INSTRUCTIONS FOR THE TASK:
What is needed is an exact copy of the lines from the line containing "# Both ends turned to their cones" to the line containing "before = set(bpy.data.objects)", both lines included, and nothing else.

— begin RECORDS FOR PROCESSING —

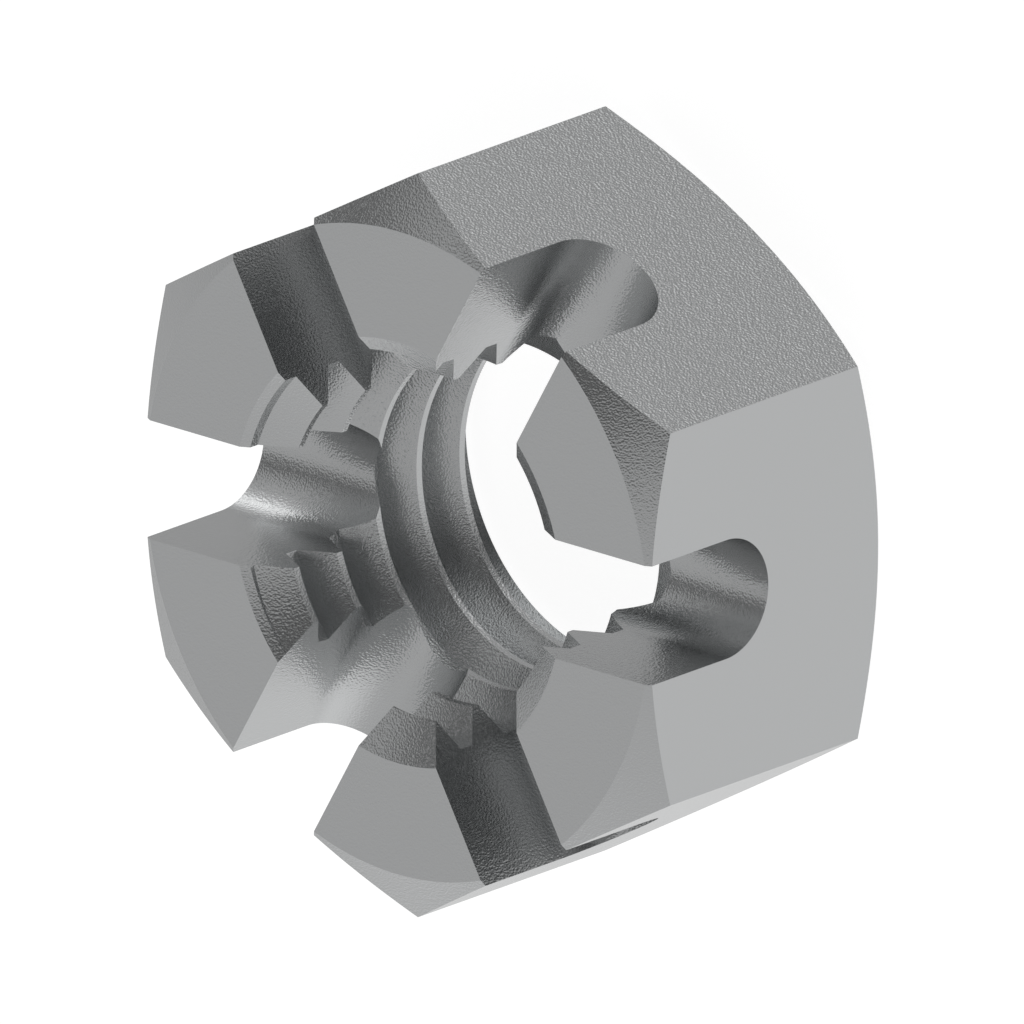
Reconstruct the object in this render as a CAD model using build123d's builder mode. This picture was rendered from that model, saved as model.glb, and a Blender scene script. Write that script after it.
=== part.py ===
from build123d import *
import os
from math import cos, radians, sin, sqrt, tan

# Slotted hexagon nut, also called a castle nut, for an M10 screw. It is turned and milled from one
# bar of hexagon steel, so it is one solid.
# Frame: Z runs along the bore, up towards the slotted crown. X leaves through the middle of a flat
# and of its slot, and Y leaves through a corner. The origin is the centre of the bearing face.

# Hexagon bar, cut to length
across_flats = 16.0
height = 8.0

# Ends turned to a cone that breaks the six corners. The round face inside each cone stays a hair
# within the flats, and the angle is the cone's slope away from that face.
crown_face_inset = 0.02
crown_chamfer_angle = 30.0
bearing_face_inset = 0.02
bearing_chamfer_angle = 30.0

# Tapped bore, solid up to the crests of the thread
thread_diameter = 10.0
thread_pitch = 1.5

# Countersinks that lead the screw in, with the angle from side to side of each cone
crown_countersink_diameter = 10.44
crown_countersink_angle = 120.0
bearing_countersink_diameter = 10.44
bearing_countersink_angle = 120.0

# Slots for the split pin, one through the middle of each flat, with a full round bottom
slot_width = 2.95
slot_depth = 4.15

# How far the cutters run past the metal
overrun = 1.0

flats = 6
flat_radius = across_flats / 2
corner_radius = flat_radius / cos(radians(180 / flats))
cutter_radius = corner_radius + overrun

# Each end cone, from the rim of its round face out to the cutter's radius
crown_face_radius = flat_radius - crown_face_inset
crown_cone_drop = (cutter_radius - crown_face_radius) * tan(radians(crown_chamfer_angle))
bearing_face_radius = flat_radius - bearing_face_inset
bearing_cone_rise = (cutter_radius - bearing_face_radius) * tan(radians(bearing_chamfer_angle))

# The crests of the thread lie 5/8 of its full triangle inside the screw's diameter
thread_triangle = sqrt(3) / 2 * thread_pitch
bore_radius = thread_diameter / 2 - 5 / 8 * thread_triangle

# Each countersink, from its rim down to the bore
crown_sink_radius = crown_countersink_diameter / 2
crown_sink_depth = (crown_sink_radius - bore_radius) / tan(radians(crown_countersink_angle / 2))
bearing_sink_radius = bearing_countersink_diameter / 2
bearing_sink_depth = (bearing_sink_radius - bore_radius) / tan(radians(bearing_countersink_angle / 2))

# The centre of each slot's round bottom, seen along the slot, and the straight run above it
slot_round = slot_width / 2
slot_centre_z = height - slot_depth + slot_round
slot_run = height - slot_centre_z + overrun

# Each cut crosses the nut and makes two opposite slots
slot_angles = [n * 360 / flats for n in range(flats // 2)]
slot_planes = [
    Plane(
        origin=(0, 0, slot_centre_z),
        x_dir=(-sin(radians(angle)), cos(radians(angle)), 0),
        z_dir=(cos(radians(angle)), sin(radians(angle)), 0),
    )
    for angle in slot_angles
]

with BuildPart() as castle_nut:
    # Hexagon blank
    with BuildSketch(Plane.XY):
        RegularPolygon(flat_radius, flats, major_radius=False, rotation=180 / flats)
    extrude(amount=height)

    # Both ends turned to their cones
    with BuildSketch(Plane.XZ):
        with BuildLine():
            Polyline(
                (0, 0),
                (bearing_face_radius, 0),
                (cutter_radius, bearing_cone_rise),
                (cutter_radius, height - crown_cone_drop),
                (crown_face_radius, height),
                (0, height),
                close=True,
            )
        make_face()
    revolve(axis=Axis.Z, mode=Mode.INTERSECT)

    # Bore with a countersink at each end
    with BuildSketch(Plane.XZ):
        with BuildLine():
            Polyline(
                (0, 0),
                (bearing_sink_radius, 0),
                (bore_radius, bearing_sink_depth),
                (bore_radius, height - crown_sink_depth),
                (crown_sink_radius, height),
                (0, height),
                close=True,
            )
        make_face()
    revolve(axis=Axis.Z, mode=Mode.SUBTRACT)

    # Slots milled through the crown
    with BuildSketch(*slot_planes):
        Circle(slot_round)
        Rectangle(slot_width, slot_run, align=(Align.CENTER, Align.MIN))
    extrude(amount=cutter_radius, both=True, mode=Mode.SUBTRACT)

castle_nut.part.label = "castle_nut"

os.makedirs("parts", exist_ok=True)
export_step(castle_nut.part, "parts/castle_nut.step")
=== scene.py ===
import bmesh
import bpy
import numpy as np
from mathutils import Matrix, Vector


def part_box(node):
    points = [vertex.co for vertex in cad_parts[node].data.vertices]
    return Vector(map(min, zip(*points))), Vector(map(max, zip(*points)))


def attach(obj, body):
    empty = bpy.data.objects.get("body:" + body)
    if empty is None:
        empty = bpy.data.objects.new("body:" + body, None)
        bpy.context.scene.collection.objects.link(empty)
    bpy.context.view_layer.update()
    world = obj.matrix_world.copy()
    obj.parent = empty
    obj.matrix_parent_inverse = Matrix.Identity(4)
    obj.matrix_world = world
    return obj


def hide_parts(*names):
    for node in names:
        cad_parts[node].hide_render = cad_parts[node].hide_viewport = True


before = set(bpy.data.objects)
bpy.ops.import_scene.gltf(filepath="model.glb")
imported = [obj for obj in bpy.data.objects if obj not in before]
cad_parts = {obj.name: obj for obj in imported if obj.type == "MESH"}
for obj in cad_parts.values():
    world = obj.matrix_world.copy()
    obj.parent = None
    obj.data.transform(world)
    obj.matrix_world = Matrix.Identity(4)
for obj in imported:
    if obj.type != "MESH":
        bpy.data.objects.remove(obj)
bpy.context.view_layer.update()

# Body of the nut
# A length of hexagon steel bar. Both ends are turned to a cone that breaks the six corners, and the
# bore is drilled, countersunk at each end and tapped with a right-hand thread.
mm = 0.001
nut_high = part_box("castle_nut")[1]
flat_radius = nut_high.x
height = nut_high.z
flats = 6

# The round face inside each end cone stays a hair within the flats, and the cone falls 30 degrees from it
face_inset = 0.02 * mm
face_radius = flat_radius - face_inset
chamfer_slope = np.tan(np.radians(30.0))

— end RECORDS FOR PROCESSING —
— begin RECORDS FOR PROCESSING —

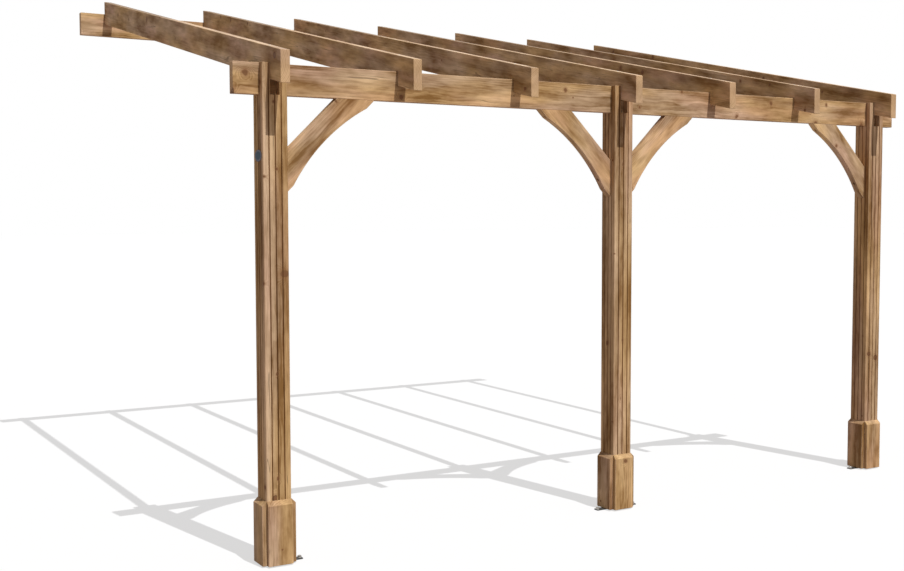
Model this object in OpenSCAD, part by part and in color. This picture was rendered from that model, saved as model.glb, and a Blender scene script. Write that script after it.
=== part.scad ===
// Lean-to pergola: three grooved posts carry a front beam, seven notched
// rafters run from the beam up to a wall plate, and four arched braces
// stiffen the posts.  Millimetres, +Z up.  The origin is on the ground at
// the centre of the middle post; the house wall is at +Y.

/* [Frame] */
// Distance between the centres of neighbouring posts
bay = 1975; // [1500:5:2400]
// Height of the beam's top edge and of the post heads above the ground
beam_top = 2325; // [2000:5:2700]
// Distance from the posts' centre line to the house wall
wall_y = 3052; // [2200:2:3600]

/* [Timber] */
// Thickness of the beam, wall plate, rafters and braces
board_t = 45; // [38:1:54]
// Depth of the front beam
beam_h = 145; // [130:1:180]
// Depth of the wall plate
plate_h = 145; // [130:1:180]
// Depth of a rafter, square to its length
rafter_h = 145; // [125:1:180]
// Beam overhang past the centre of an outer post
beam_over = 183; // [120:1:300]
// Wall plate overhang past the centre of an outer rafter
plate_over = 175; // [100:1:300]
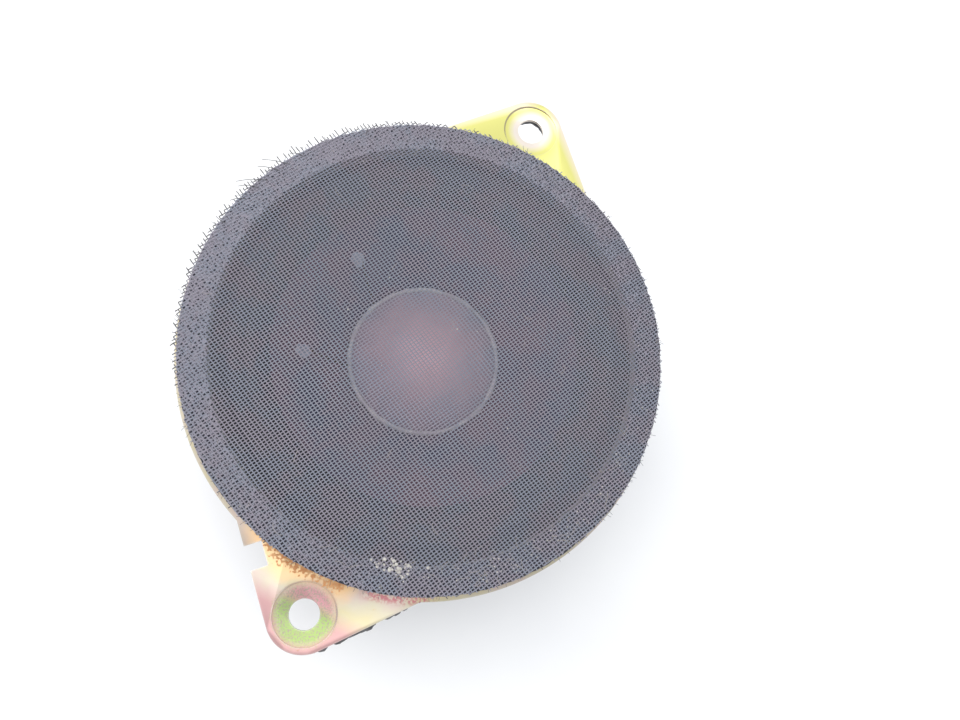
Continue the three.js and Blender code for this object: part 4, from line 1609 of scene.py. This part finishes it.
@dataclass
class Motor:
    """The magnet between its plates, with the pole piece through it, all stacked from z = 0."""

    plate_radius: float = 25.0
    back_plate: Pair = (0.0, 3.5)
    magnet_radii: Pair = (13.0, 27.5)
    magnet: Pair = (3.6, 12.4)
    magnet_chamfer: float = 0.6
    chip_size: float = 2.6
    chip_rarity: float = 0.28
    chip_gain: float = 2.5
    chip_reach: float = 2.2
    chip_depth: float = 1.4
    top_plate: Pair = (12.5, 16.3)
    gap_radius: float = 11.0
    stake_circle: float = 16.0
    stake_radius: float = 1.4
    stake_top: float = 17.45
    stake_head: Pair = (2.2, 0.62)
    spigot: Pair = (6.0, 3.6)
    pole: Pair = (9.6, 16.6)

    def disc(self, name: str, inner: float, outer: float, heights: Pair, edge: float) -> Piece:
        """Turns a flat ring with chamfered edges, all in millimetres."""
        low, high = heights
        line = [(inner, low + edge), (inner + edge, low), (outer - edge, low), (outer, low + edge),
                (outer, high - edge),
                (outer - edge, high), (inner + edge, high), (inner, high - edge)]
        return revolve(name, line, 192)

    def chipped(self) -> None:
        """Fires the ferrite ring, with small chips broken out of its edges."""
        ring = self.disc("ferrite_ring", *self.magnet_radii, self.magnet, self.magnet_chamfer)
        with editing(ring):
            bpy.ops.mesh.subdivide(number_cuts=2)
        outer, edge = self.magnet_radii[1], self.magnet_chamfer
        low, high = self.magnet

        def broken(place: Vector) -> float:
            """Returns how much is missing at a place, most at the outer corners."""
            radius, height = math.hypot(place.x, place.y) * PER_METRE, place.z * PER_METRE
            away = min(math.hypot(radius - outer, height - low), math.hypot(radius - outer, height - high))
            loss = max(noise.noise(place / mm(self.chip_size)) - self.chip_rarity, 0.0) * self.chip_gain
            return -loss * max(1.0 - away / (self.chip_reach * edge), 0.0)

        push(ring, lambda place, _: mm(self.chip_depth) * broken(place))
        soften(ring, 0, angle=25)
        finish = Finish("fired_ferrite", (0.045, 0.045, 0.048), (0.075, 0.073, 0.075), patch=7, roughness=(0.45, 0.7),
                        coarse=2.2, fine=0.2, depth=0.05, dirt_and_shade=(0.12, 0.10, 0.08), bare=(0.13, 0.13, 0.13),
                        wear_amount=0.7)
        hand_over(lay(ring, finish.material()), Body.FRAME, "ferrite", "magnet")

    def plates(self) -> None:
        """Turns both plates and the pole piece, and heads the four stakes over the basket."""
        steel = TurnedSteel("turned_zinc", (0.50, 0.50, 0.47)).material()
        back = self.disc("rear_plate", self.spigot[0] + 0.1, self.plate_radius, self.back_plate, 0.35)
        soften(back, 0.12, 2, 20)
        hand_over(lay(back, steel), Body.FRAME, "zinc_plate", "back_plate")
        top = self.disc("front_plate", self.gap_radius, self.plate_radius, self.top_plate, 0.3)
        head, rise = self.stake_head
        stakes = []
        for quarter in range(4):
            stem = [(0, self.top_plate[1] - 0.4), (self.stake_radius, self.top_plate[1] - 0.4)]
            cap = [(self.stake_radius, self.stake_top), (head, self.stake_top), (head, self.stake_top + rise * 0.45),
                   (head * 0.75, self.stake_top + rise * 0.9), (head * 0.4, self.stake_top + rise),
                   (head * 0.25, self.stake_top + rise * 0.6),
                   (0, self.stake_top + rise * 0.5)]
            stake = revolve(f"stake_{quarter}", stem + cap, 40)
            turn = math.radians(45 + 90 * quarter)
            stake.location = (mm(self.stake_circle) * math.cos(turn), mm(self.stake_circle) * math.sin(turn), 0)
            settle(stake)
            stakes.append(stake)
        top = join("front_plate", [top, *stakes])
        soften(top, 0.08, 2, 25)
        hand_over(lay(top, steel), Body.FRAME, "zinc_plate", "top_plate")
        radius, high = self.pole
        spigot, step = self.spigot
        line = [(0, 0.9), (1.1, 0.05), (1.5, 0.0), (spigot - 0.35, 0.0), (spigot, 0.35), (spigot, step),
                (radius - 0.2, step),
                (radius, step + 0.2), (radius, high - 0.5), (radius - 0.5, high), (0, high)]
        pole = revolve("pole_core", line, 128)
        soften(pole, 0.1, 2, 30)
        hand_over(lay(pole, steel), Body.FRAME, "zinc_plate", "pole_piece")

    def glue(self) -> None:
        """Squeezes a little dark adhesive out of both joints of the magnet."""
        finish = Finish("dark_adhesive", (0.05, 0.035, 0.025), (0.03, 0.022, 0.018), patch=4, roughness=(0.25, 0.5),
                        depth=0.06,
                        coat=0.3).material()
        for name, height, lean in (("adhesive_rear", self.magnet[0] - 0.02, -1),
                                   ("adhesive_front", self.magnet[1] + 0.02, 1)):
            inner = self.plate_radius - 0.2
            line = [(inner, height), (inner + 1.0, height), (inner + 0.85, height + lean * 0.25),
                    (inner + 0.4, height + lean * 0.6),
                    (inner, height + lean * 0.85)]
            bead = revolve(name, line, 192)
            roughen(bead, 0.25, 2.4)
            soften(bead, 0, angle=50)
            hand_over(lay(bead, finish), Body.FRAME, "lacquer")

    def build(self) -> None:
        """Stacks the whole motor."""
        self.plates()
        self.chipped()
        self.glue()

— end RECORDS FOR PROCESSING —

OUTPUT OF THE TASK:
    # Both ends turned to their cones
    with BuildSketch(Plane.XZ):
        with BuildLine():
            Polyline(
                (0, 0),
                (bearing_face_radius, 0),
                (cutter_radius, bearing_cone_rise),
                (cutter_radius, height - crown_cone_drop),
                (crown_face_radius, height),
                (0, height),
                close=True,
            )
        make_face()
    revolve(axis=Axis.Z, mode=Mode.INTERSECT)

    # Bore with a countersink at each end
    with BuildSketch(Plane.XZ):
        with BuildLine():
            Polyline(
                (0, 0),
                (bearing_sink_radius, 0),
                (bore_radius, bearing_sink_depth),
                (bore_radius, height - crown_sink_depth),
                (crown_sink_radius, height),
                (0, height),
                close=True,
            )
        make_face()
    revolve(axis=Axis.Z, mode=Mode.SUBTRACT)

    # Slots milled through the crown
    with BuildSketch(*slot_planes):
        Circle(slot_round)
        Rectangle(slot_width, slot_run, align=(Align.CENTER, Align.MIN))
    extrude(amount=cutter_radius, both=True, mode=Mode.SUBTRACT)

castle_nut.part.label = "castle_nut"

os.makedirs("parts", exist_ok=True)
export_step(castle_nut.part, "parts/castle_nut.step")
=== scene.py ===
import bmesh
import bpy
import numpy as np
from mathutils import Matrix, Vector


def part_box(node):
    points = [vertex.co for vertex in cad_parts[node].data.vertices]
    return Vector(map(min, zip(*points))), Vector(map(max, zip(*points)))


def attach(obj, body):
    empty = bpy.data.objects.get("body:" + body)
    if empty is None:
        empty = bpy.data.objects.new("body:" + body, None)
        bpy.context.scene.collection.objects.link(empty)
    bpy.context.view_layer.update()
    world = obj.matrix_world.copy()
    obj.parent = empty
    obj.matrix_parent_inverse = Matrix.Identity(4)
    obj.matrix_world = world
    return obj


def hide_parts(*names):
    for node in names:
        cad_parts[node].hide_render = cad_parts[node].hide_viewport = True


before = set(bpy.data.objects)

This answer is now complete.